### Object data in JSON
•••••

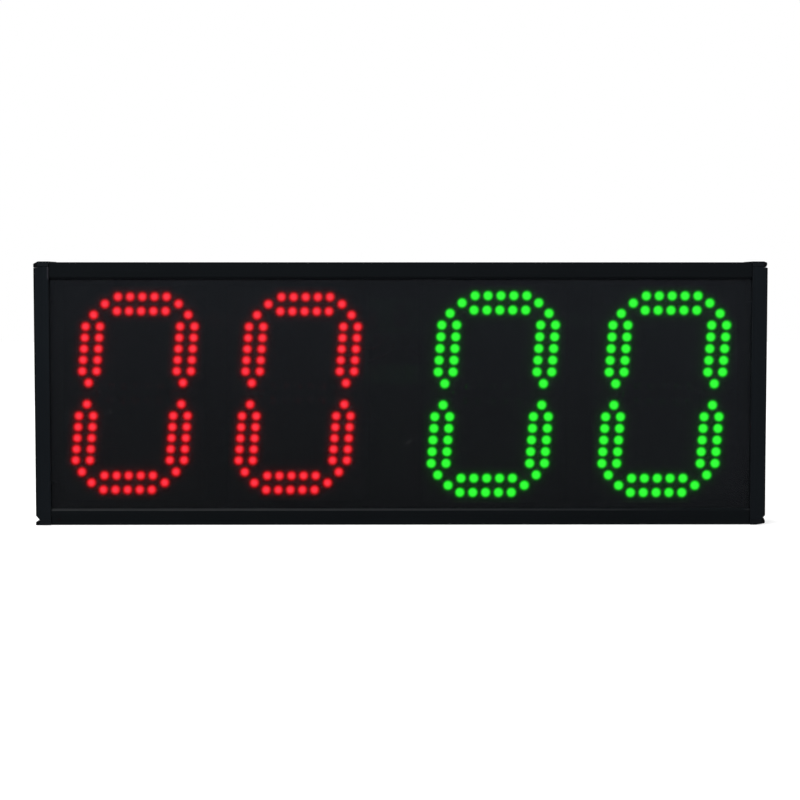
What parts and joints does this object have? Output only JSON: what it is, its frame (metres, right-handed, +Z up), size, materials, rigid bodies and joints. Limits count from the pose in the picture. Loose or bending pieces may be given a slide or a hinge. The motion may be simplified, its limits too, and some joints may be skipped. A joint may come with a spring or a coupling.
{
  "type": "substitution board",
  "caption": "Hand-held LED substitution board: red and green digits behind a dark window in a flat black frame, with push buttons and grip handles on the back.",
  "frame": {"origin": "middle of the underside of the case, on the surface it stands on", "axes": "+X to the right as the display is read, +Y into the depth towards the handles, +Z up; the display faces -Y"},
  "size_m": [0.732, 0.0917, 0.264],
  "materials": {
    "frame_metal": "black anodised, satin",
    "cap_plastic": "fine moulded grain",
    "window": "smoked acrylic, satin",
    "panel_metal": "black powder coat",
    "red_digit_board": "black circuit board with red lamps",
    "green_digit_board": "black circuit board with green lamps",
    "circuit_board": "green solder mask",
    "steel": "zinc plated",
    "nickel": "nickel plated",
    "button_cap": "satin",
    "rocker": "gloss",
    "rubber": "matt",
    "handle_metal": "satin black",
    "cell_sleeve": "shrunk sleeve",
    "lead": "smooth",
    "ribbon": "ribbed flat cable"
  },
  "bodies": {
    "case": {"top_rail": "frame_metal", "bottom_rail": "frame_metal", "left_side_profile": "frame_metal", "right_side_profile": "frame_metal", "top_left_corner_cap": "cap_plastic", "top_right_corner_cap": "cap_plastic", "bottom_left_corner_cap": "cap_plastic", "bottom_right_corner_cap": "cap_plastic", "top_left_corner_screw": "steel", "top_right_corner_screw": "steel", "bottom_left_corner_screw": "steel", "bottom_right_corner_screw": "steel", "front_window": "window", "back_panel": "panel_metal", "panel_screw_1": "steel", "panel_screw_2": "steel", "panel_screw_3": "steel", "panel_screw_4": "steel", "panel_screw_5": "steel", "panel_screw_6": "steel", "digit_board_1": "red_digit_board", "digit_board_2": "red_digit_board", "digit_board_3": "green_digit_board", "digit_board_4": "green_digit_board", "controller_board": "circuit_board", "button_board": "circuit_board", "left_ribbon_cable": "ribbon", "right_ribbon_cable": "ribbon", "digit_button_1_body": "nickel", "digit_button_2_body": "nickel", "digit_button_3_body": "nickel", "digit_button_4_body": "nickel", "digit_button_1_nut": "nickel", "digit_button_2_nut": "nickel", "digit_button_3_nut": "nickel", "digit_button_4_nut": "nickel", "power_switch_body": "cap_plastic", "charge_jack": "cap_plastic", "charge_jack_nut": "nickel", "battery_pack": "cell_sleeve", "battery_tray": "cap_plastic", "left_handle": "handle_metal", "right_handle": "handle_metal", "left_handle_grip": "rubber", "right_handle_grip": "rubber", "left_handle_lower_screw": "steel", "left_handle_upper_screw": "steel", "right_handle_lower_screw": "steel", "right_handle_upper_screw": "steel", "battery_lead": "lead", "jack_lead": "lead", "switch_lead": "lead", "button_lead": "lead"},
    "button_cap_1": {"digit_button_1_cap": "button_cap"},
    "button_cap_2": {"digit_button_2_cap": "button_cap"},
    "button_cap_3": {"digit_button_3_cap": "button_cap"},
    "button_cap_4": {"digit_button_4_cap": "button_cap"},
    "rocker": {"power_rocker": "rocker"},
    "port_cover": {"charge_port_cover": "rubber"}
  },
  "joints": [
    {"name": "digit_button_1_press", "type": "slide", "parent": "case", "child": "button_cap_1", "axis": [0, -1, 0], "range_m": [0, 0.002], "stiffness_N_per_m": 600, "springref_m": -0.002},
    {"name": "digit_button_2_press", "type": "slide", "parent": "case", "child": "button_cap_2", "axis": [0, -1, 0], "range_m": [0, 0.002], "stiffness_N_per_m": 600, "springref_m": -0.002},
    {"name": "digit_button_3_press", "type": "slide", "parent": "case", "child": "button_cap_3", "axis": [0, -1, 0], "range_m": [0, 0.002], "stiffness_N_per_m": 600, "springref_m": -0.002},
    {"name": "digit_button_4_press", "type": "slide", "parent": "case", "child": "button_cap_4", "axis": [0, -1, 0], "range_m": [0, 0.002], "stiffness_N_per_m": 600, "springref_m": -0.002},
    {"name": "power_rocker_tilt", "type": "hinge", "parent": "case", "child": "rocker", "pos_m": [0.03, 0.0223, 0.1], "axis": [-1, 0, 0], "range_deg": [0, 24]},
    {"name": "port_cover_hinge", "type": "hinge", "parent": "case", "child": "port_cover", "pos_m": [-0.03, 0.027, 0.1098], "axis": [1, 0, 0], "range_deg": [0, 110]}
  ]
}
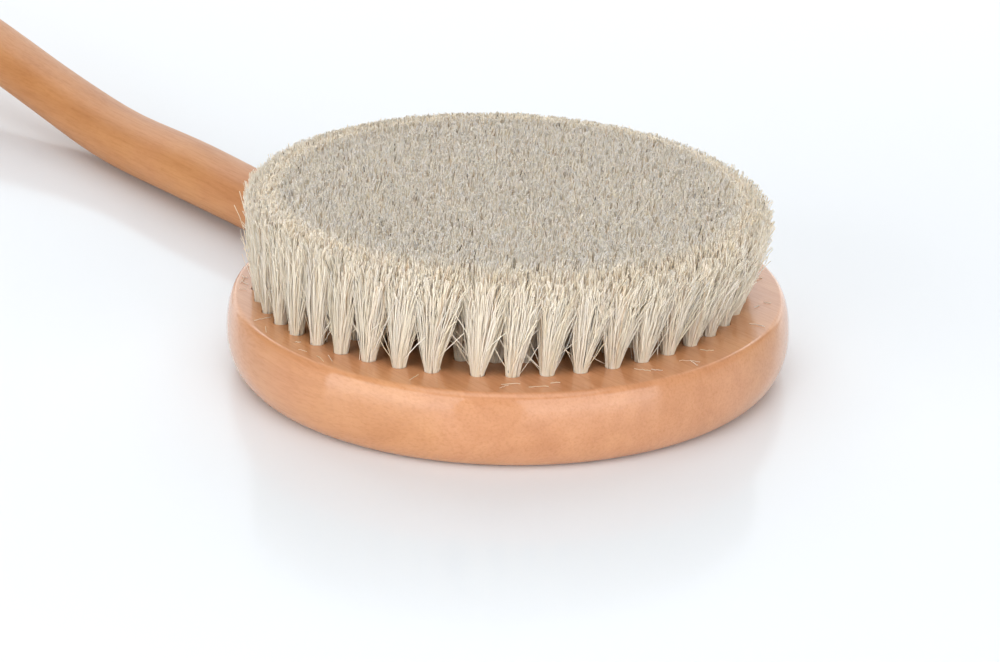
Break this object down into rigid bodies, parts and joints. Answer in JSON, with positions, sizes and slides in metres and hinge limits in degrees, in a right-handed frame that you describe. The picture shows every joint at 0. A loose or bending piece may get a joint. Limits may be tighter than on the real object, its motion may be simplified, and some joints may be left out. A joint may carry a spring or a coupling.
{
  "type": "body dry brush",
  "caption": "Round wooden dry brush with horse hair tufts set in concentric rings and a long, gently curved wooden handle.",
  "frame": {"origin": "centre of the flat back of the round head", "axes": "+Z from the back towards the bristle tips, -X along the handle, +Y completes the right hand"},
  "size_m": [0.3999, 0.115, 0.0371],
  "materials": {
    "head_wood": "clear lacquer, semi-gloss",
    "handle_wood": "clear lacquer, semi-gloss",
    "dowel_wood": "bare turned wood",
    "horse_hair": "natural pale horse hair, cut flat"
  },
  "bodies": {
    "root": {"head_block": "head_wood", "handle": "handle_wood", "handle_dowel": "dowel_wood", "tuft_outer_01": "horse_hair", "tuft_outer_02": "horse_hair", "tuft_outer_03": "horse_hair", "tuft_outer_04": "horse_hair", "tuft_outer_05": "horse_hair", "tuft_outer_06": "horse_hair", "tuft_outer_07": "horse_hair", "tuft_outer_08": "horse_hair", "tuft_outer_09": "horse_hair", "tuft_outer_10": "horse_hair", "tuft_outer_11": "horse_hair", "tuft_outer_12": "horse_hair", "tuft_outer_13": "horse_hair", "tuft_outer_14": "horse_hair", "tuft_outer_15": "horse_hair", "tuft_outer_16": "horse_hair", "tuft_outer_17": "horse_hair", "tuft_outer_18": "horse_hair", "tuft_outer_19": "horse_hair", "tuft_outer_20": "horse_hair", "tuft_outer_21": "horse_hair", "tuft_outer_22": "horse_hair", "tuft_outer_23": "horse_hair", "tuft_outer_24": "horse_hair", "tuft_outer_25": "horse_hair", "tuft_outer_26": "horse_hair", "tuft_outer_27": "horse_hair", "tuft_outer_28": "horse_hair", "tuft_outer_29": "horse_hair", "tuft_outer_30": "horse_hair", "tuft_outer_31": "horse_hair", "tuft_outer_32": "horse_hair", "tuft_outer_33": "horse_hair", "tuft_outer_34": "horse_hair", "tuft_outer_35": "horse_hair", "tuft_outer_36": "horse_hair", "tuft_outer_37": "horse_hair", "tuft_outer_38": "horse_hair", "tuft_outer_39": "horse_hair", "tuft_outer_40": "horse_hair", "tuft_outer_41": "horse_hair", "tuft_outer_42": "horse_hair", "tuft_outer_43": "horse_hair", "tuft_outer_44": "horse_hair", "tuft_outer_45": "horse_hair", "tuft_outer_46": "horse_hair", "tuft_outer_47": "horse_hair", "tuft_ring_2": "horse_hair", "tuft_ring_3": "horse_hair", "tuft_ring_4": "horse_hair", "tuft_ring_5": "horse_hair", "tuft_ring_6": "horse_hair", "tuft_ring_7": "horse_hair", "tuft_centre": "horse_hair"}
  },
  "joints": []
}
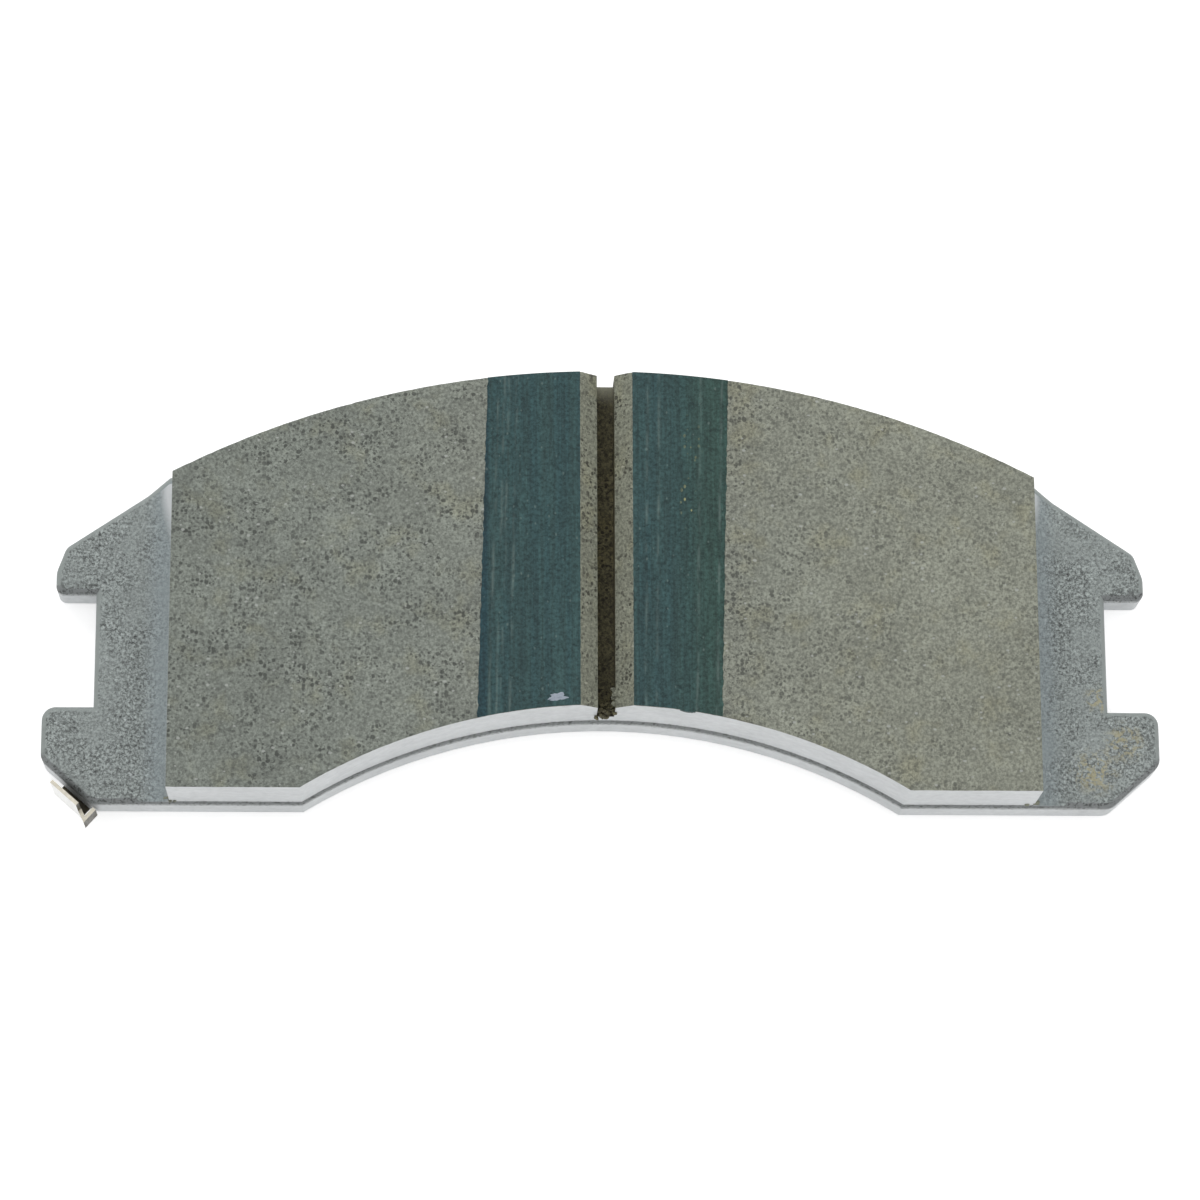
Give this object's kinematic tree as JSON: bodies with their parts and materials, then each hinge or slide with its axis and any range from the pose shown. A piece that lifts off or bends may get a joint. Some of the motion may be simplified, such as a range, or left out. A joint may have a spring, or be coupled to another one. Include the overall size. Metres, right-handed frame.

•••••

### WORK TO COMPLETE
Repeat the material above in full, exactly as it stands.

### THE ANSWER
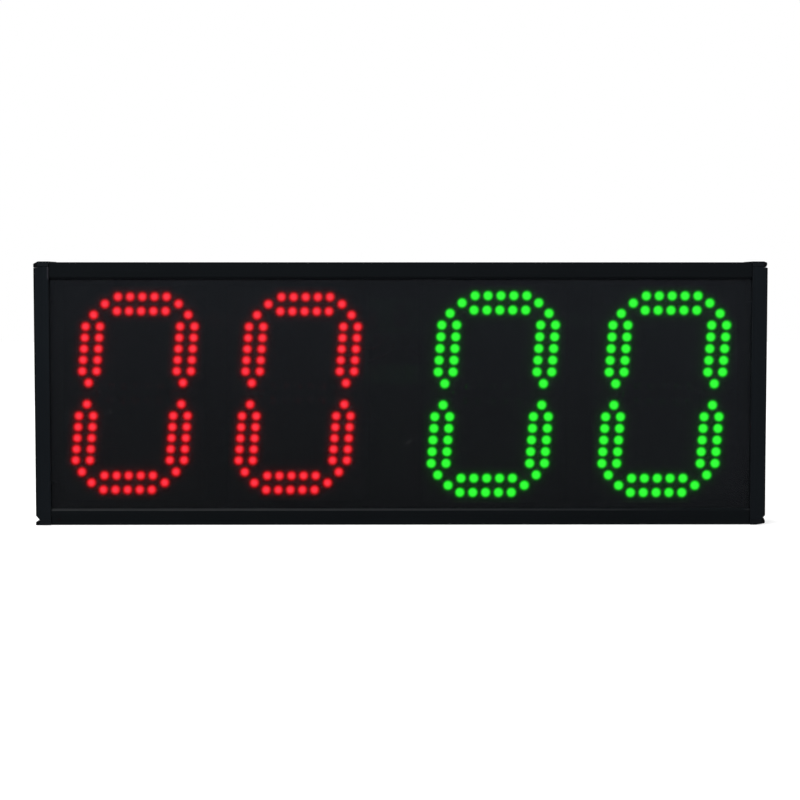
What parts and joints does this object have? Output only JSON: what it is, its frame (metres, right-handed, +Z up), size, materials, rigid bodies and joints. Limits count from the pose in the picture. Loose or bending pieces may be given a slide or a hinge. The motion may be simplified, its limits too, and some joints may be skipped. A joint may come with a spring or a coupling.
{
  "type": "substitution board",
  "caption": "Hand-held LED substitution board: red and green digits behind a dark window in a flat black frame, with push buttons and grip handles on the back.",
  "frame": {"origin": "middle of the underside of the case, on the surface it stands on", "axes": "+X to the right as the display is read, +Y into the depth towards the handles, +Z up; the display faces -Y"},
  "size_m": [0.732, 0.0917, 0.264],
  "materials": {
    "frame_metal": "black anodised, satin",
    "cap_plastic": "fine moulded grain",
    "window": "smoked acrylic, satin",
    "panel_metal": "black powder coat",
    "red_digit_board": "black circuit board with red lamps",
    "green_digit_board": "black circuit board with green lamps",
    "circuit_board": "green solder mask",
    "steel": "zinc plated",
    "nickel": "nickel plated",
    "button_cap": "satin",
    "rocker": "gloss",
    "rubber": "matt",
    "handle_metal": "satin black",
    "cell_sleeve": "shrunk sleeve",
    "lead": "smooth",
    "ribbon": "ribbed flat cable"
  },
  "bodies": {
    "case": {"top_rail": "frame_metal", "bottom_rail": "frame_metal", "left_side_profile": "frame_metal", "right_side_profile": "frame_metal", "top_left_corner_cap": "cap_plastic", "top_right_corner_cap": "cap_plastic", "bottom_left_corner_cap": "cap_plastic", "bottom_right_corner_cap": "cap_plastic", "top_left_corner_screw": "steel", "top_right_corner_screw": "steel", "bottom_left_corner_screw": "steel", "bottom_right_corner_screw": "steel", "front_window": "window", "back_panel": "panel_metal", "panel_screw_1": "steel", "panel_screw_2": "steel", "panel_screw_3": "steel", "panel_screw_4": "steel", "panel_screw_5": "steel", "panel_screw_6": "steel", "digit_board_1": "red_digit_board", "digit_board_2": "red_digit_board", "digit_board_3": "green_digit_board", "digit_board_4": "green_digit_board", "controller_board": "circuit_board", "button_board": "circuit_board", "left_ribbon_cable": "ribbon", "right_ribbon_cable": "ribbon", "digit_button_1_body": "nickel", "digit_button_2_body": "nickel", "digit_button_3_body": "nickel", "digit_button_4_body": "nickel", "digit_button_1_nut": "nickel", "digit_button_2_nut": "nickel", "digit_button_3_nut": "nickel", "digit_button_4_nut": "nickel", "power_switch_body": "cap_plastic", "charge_jack": "cap_plastic", "charge_jack_nut": "nickel", "battery_pack": "cell_sleeve", "battery_tray": "cap_plastic", "left_handle": "handle_metal", "right_handle": "handle_metal", "left_handle_grip": "rubber", "right_handle_grip": "rubber", "left_handle_lower_screw": "steel", "left_handle_upper_screw": "steel", "right_handle_lower_screw": "steel", "right_handle_upper_screw": "steel", "battery_lead": "lead", "jack_lead": "lead", "switch_lead": "lead", "button_lead": "lead"},
    "button_cap_1": {"digit_button_1_cap": "button_cap"},
    "button_cap_2": {"digit_button_2_cap": "button_cap"},
    "button_cap_3": {"digit_button_3_cap": "button_cap"},
    "button_cap_4": {"digit_button_4_cap": "button_cap"},
    "rocker": {"power_rocker": "rocker"},
    "port_cover": {"charge_port_cover": "rubber"}
  },
  "joints": [
    {"name": "digit_button_1_press", "type": "slide", "parent": "case", "child": "button_cap_1", "axis": [0, -1, 0], "range_m": [0, 0.002], "stiffness_N_per_m": 600, "springref_m": -0.002},
    {"name": "digit_button_2_press", "type": "slide", "parent": "case", "child": "button_cap_2", "axis": [0, -1, 0], "range_m": [0, 0.002], "stiffness_N_per_m": 600, "springref_m": -0.002},
    {"name": "digit_button_3_press", "type": "slide", "parent": "case", "child": "button_cap_3", "axis": [0, -1, 0], "range_m": [0, 0.002], "stiffness_N_per_m": 600, "springref_m": -0.002},
    {"name": "digit_button_4_press", "type": "slide", "parent": "case", "child": "button_cap_4", "axis": [0, -1, 0], "range_m": [0, 0.002], "stiffness_N_per_m": 600, "springref_m": -0.002},
    {"name": "power_rocker_tilt", "type": "hinge", "parent": "case", "child": "rocker", "pos_m": [0.03, 0.0223, 0.1], "axis": [-1, 0, 0], "range_deg": [0, 24]},
    {"name": "port_cover_hinge", "type": "hinge", "parent": "case", "child": "port_cover", "pos_m": [-0.03, 0.027, 0.1098], "axis": [1, 0, 0], "range_deg": [0, 110]}
  ]
}
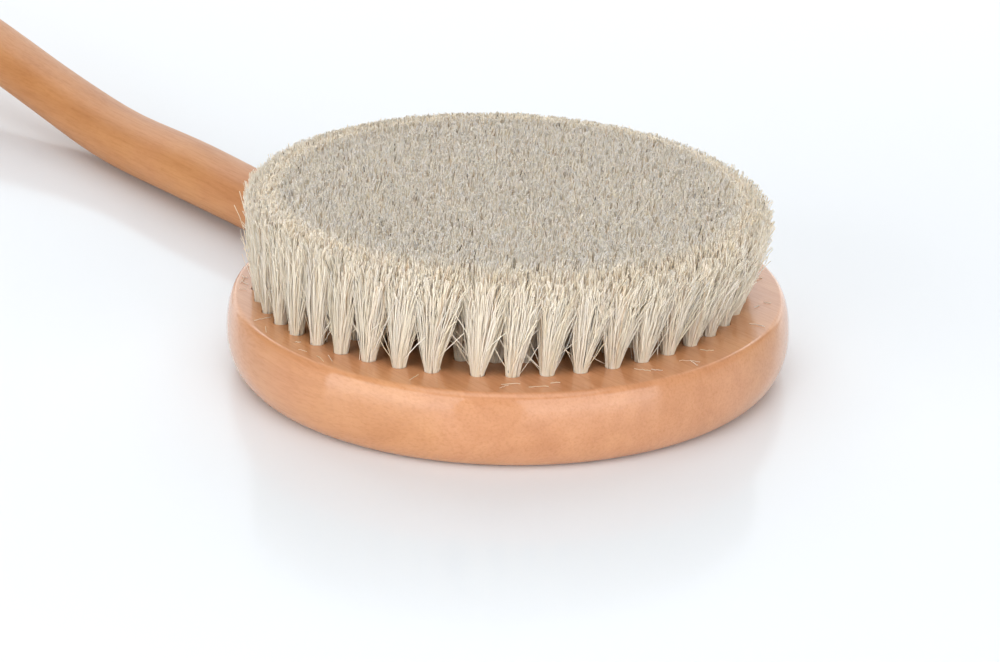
Break this object down into rigid bodies, parts and joints. Answer in JSON, with positions, sizes and slides in metres and hinge limits in degrees, in a right-handed frame that you describe. The picture shows every joint at 0. A loose or bending piece may get a joint. Limits may be tighter than on the real object, its motion may be simplified, and some joints may be left out. A joint may carry a spring or a coupling.
{
  "type": "body dry brush",
  "caption": "Round wooden dry brush with horse hair tufts set in concentric rings and a long, gently curved wooden handle.",
  "frame": {"origin": "centre of the flat back of the round head", "axes": "+Z from the back towards the bristle tips, -X along the handle, +Y completes the right hand"},
  "size_m": [0.3999, 0.115, 0.0371],
  "materials": {
    "head_wood": "clear lacquer, semi-gloss",
    "handle_wood": "clear lacquer, semi-gloss",
    "dowel_wood": "bare turned wood",
    "horse_hair": "natural pale horse hair, cut flat"
  },
  "bodies": {
    "root": {"head_block": "head_wood", "handle": "handle_wood", "handle_dowel": "dowel_wood", "tuft_outer_01": "horse_hair", "tuft_outer_02": "horse_hair", "tuft_outer_03": "horse_hair", "tuft_outer_04": "horse_hair", "tuft_outer_05": "horse_hair", "tuft_outer_06": "horse_hair", "tuft_outer_07": "horse_hair", "tuft_outer_08": "horse_hair", "tuft_outer_09": "horse_hair", "tuft_outer_10": "horse_hair", "tuft_outer_11": "horse_hair", "tuft_outer_12": "horse_hair", "tuft_outer_13": "horse_hair", "tuft_outer_14": "horse_hair", "tuft_outer_15": "horse_hair", "tuft_outer_16": "horse_hair", "tuft_outer_17": "horse_hair", "tuft_outer_18": "horse_hair", "tuft_outer_19": "horse_hair", "tuft_outer_20": "horse_hair", "tuft_outer_21": "horse_hair", "tuft_outer_22": "horse_hair", "tuft_outer_23": "horse_hair", "tuft_outer_24": "horse_hair", "tuft_outer_25": "horse_hair", "tuft_outer_26": "horse_hair", "tuft_outer_27": "horse_hair", "tuft_outer_28": "horse_hair", "tuft_outer_29": "horse_hair", "tuft_outer_30": "horse_hair", "tuft_outer_31": "horse_hair", "tuft_outer_32": "horse_hair", "tuft_outer_33": "horse_hair", "tuft_outer_34": "horse_hair", "tuft_outer_35": "horse_hair", "tuft_outer_36": "horse_hair", "tuft_outer_37": "horse_hair", "tuft_outer_38": "horse_hair", "tuft_outer_39": "horse_hair", "tuft_outer_40": "horse_hair", "tuft_outer_41": "horse_hair", "tuft_outer_42": "horse_hair", "tuft_outer_43": "horse_hair", "tuft_outer_44": "horse_hair", "tuft_outer_45": "horse_hair", "tuft_outer_46": "horse_hair", "tuft_outer_47": "horse_hair", "tuft_ring_2": "horse_hair", "tuft_ring_3": "horse_hair", "tuft_ring_4": "horse_hair", "tuft_ring_5": "horse_hair", "tuft_ring_6": "horse_hair", "tuft_ring_7": "horse_hair", "tuft_centre": "horse_hair"}
  },
  "joints": []
}
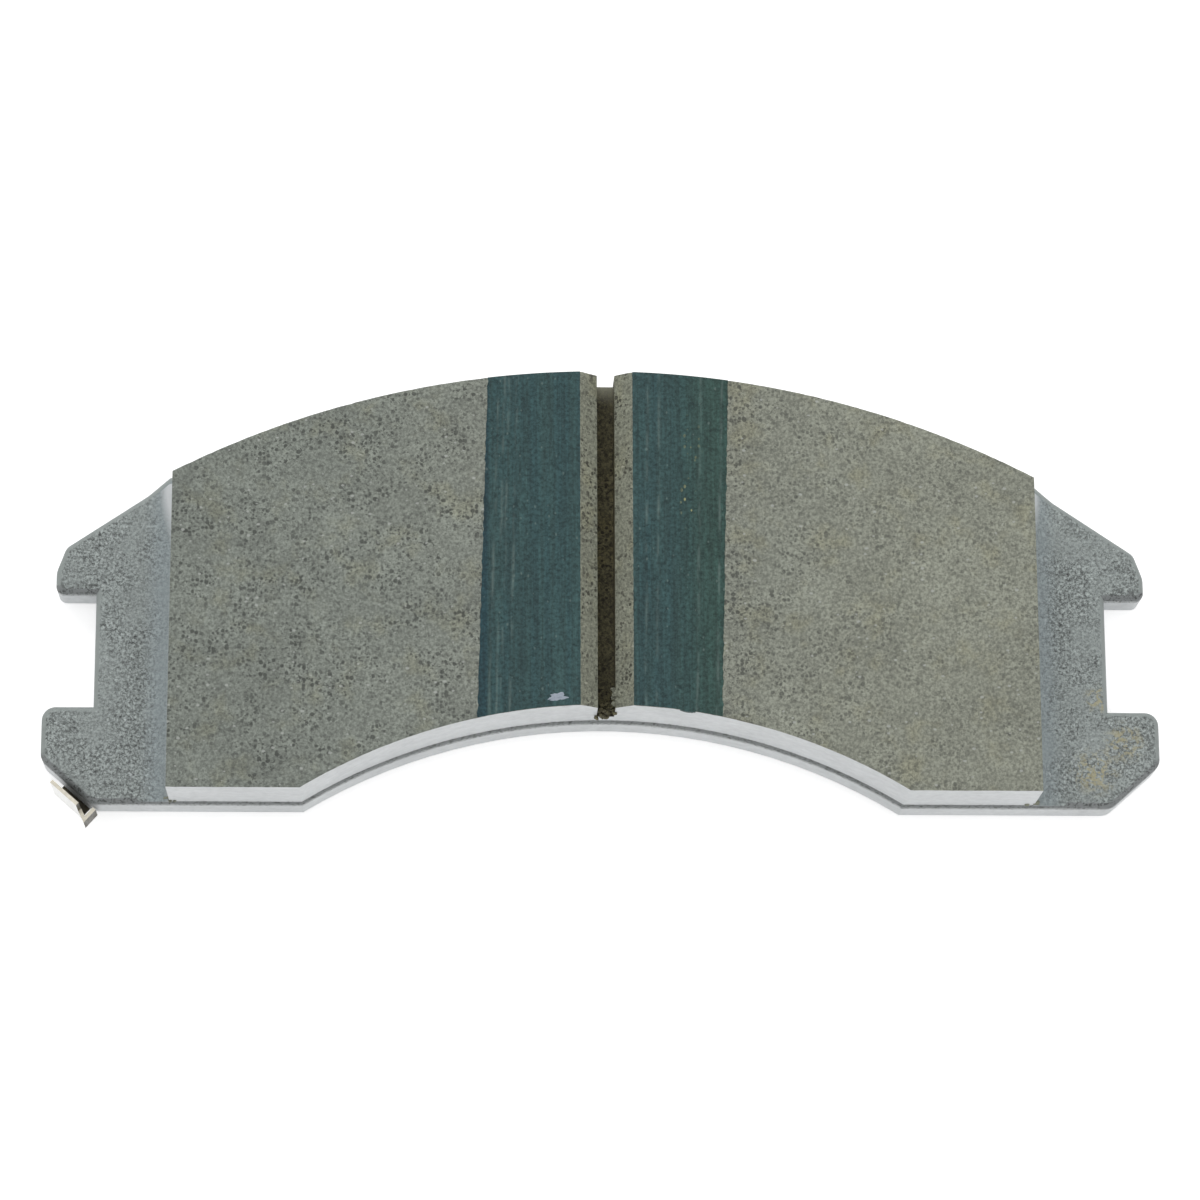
Give this object's kinematic tree as JSON: bodies with their parts and materials, then each hinge or slide with its axis and any range from the pose shown. A piece that lifts off or bends may get a joint. Some of the motion may be simplified, such as a range, or left out. A joint may have a spring, or be coupled to another one. Include the overall size. Metres, right-handed frame.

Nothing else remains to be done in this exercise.